Fee and mandate letters are other areas where misuse is emerging.

SFC’s rules were expected to end the era of zero fees, curbing unhealthy competition between bookrunners. The new rules urge the fee details to be broken down into a fixed and a variable portion to retain the somewhat controversial norm of rewarding bookrunners that bring in more orders.

But issuers have found a loophole. They are pushing the full bookrunning fee under the variable component and retaining zero fees for the fixed portion. This gives firms the discretion to award banks based on their role in deals and the amount of orders they bring in.

Some companies are also reluctant to issue official mandate letters, so they can sneak in bookrunners into a deal at the last minute. This usually happens when banks not on the deal originally are able to bring in orders for the transaction, effectively clinching a role on the trade.

On its part, the SFC has been pragmatic in giving leeway to bookrunners so that the rules do not end up strangling them.

Bookrunners have been urged to show “reasonable efforts” were made to obtain mandate letters or negotiate a fee. Such a concession is needed, but it can also make situations more murky.

Another issue has also only been partially addressed. The rules encourage bookrunners to de-prioritize orders placed by a single group. Chinese deals, for instance, are traditionally backed by bookrunners with several group entities placing orders. This practice displaces genuine investors from getting their due share of allocations, while impeding a market-driven price discovery process.
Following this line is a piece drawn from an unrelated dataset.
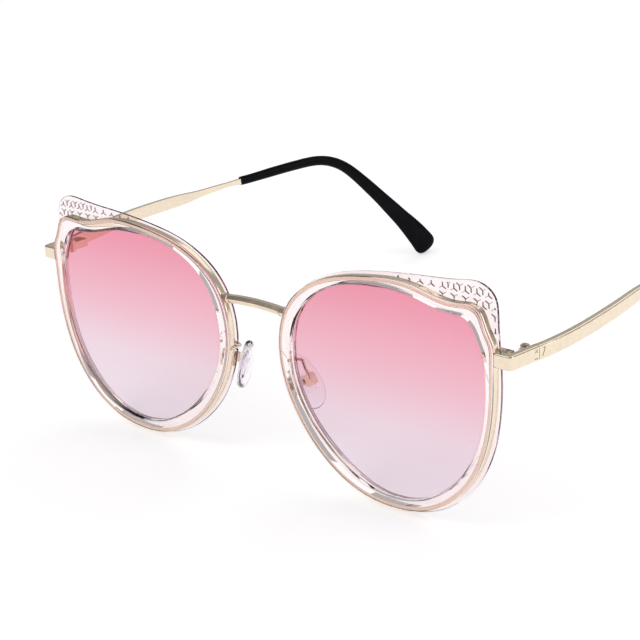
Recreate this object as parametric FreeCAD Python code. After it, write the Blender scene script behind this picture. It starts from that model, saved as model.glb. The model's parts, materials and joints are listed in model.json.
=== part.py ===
import FreeCAD, Part
import math
import os

# Cat eye sunglasses, in millimetres.
#
# The glasses are drawn with the front upright: X runs across the front, +X being the
# wearer's left, Y runs back from the front face of the rims towards the ears, and Z is up.
# The last step leans the whole pair back onto the two rims and the two temple tips, and
# puts the origin at the middle of its footprint. The left side is drawn and the right
# side is its mirror image.

Vector = FreeCAD.Vector

# Depths of the clear rim, from its front face to the back of the eared flange
LIP_BACK = 0.6
FLANGE_FRONT = 2.6
FLANGE_BACK = 3.2
GROOVE_DEPTH = 1.0
FIT_GAP = 0.05

# Lens
LENS_FRONT = 1.0
LENS_THICKNESS = 1.6
LENS_SEAT = 0.6

# Outlines of one eye as (x, z) points joined by smooth closed curves
EAR_OUTLINE = [
    (69.9, 18.0), (70.4, 9.0), (69.9, -1.0), (67.7, -10.4), (62.8, -19.1), (55.4, -25.7),
    (46.0, -29.3), (36.0, -29.3), (26.6, -26.2), (18.2, -20.2), (11.7, -11.9), (8.0, -2.0),
    (8.4, 8.6), (13.8, 17.3), (23.9, 22.9), (36.6, 25.6), (50.0, 26.9), (60.0, 27.8),
    (66.2, 27.8), (69.1, 25.5), (69.8, 22.0),
]
RIM_OUTLINE = [
    (69.9, 12.0), (69.6, 3.0), (68.0, -6.5), (64.6, -14.9), (58.9, -21.9), (51.0, -26.8),
    (41.4, -28.6), (31.4, -27.4), (22.1, -22.6), (14.7, -15.1), (9.8, -6.0), (8.3, 4.1),
    (11.0, 13.0), (17.5, 19.4), (27.3, 23.4), (37.0, 25.0), (44.5, 25.4), (50.5, 24.6),
    (56.0, 23.4), (60.0, 23.2), (63.7, 23.4), (66.2, 22.4), (67.5, 20.2), (68.5, 17.8),
    (69.6, 15.6),
]
LENS_OUTLINE = [
    (67.1, 9.0), (67.0, 2.0), (65.4, -6.7), (62.2, -13.7), (57.0, -19.7), (50.0, -24.2),
    (41.4, -26.0), (32.6, -24.4), (24.4, -19.7), (17.4, -12.9), (12.9, -4.5), (12.0, 4.0),
    (14.2, 11.6), (19.7, 17.5), (28.4, 21.4), (37.4, 22.7), (44.5, 22.6), (50.5, 21.5),
    (55.5, 20.4), (59.5, 20.1), (62.2, 19.8), (64.1, 18.2), (65.4, 15.6), (66.6, 12.6),
]
OFFSET_SAMPLES = 120

# Engraved triangle lattice of the ear
LATTICE_PITCH = 3.05
LATTICE_X = 58.3
LATTICE_Z = 25.55
ARM_LENGTH = 1.1
ARM_WIDTH = 0.24
ENGRAVING_DEPTH = 0.25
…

The rules now allow the de-prioritisation but only if the issuers choose to waive it.

Great expectations

It can be argued that market expectations from the SFC rules were already displaced to begin with.

Technically, the SFC has jurisdiction only on entities based in Hong Kong; players from Mainland China and the rest of Asia are outside its purview.

Another fundamental problem with the rules is that it seeks to govern the behaviour of bookrunners and not the issuers. In volatile times like now, issuers should also be held equally accountable to use best market standards.

The SFC is aware of the limitations of its rules and that of the bookrunners. But in its attempt to usher in better bookbuilding practices, it has ended up making processes more cumbersome, less transparent and out of line with global market standards.

Given the fragmented nature of the Asian bond market and the multiple jurisdictions in the region, the SFC could take a more collaborative approach by engaging with regional regulators to align rules — if only in spirit.

The rules, despite the many loopholes available, offer the regulator an opportunity to exercise its enforcement rights, too. Without being too heavy-handed, the authority could tighten its own audit processes and hold firms defying the rules accountable.

No regulator likes rolling back previously unveiled rules and guidelines. But the SFC still has an opportunity to tweak the rules in line with real-time market feedback. Prioritizing straightforward market features like preventing conflicts of interest and boosting transparency will move the needle a lot more than focusing on the minutiae of its regime.

Bodies like the International Capital Market Association can also be a bigger force by serving as the voice of market participants. Issuers and law firms, too, have responsibility to adhere to high quality standards on deals.

The extent of the damage from the new rules will only become clearer as deal flow resumes in the region. But if the concerns raised by the market are anything to go by, the rules have missed the mark.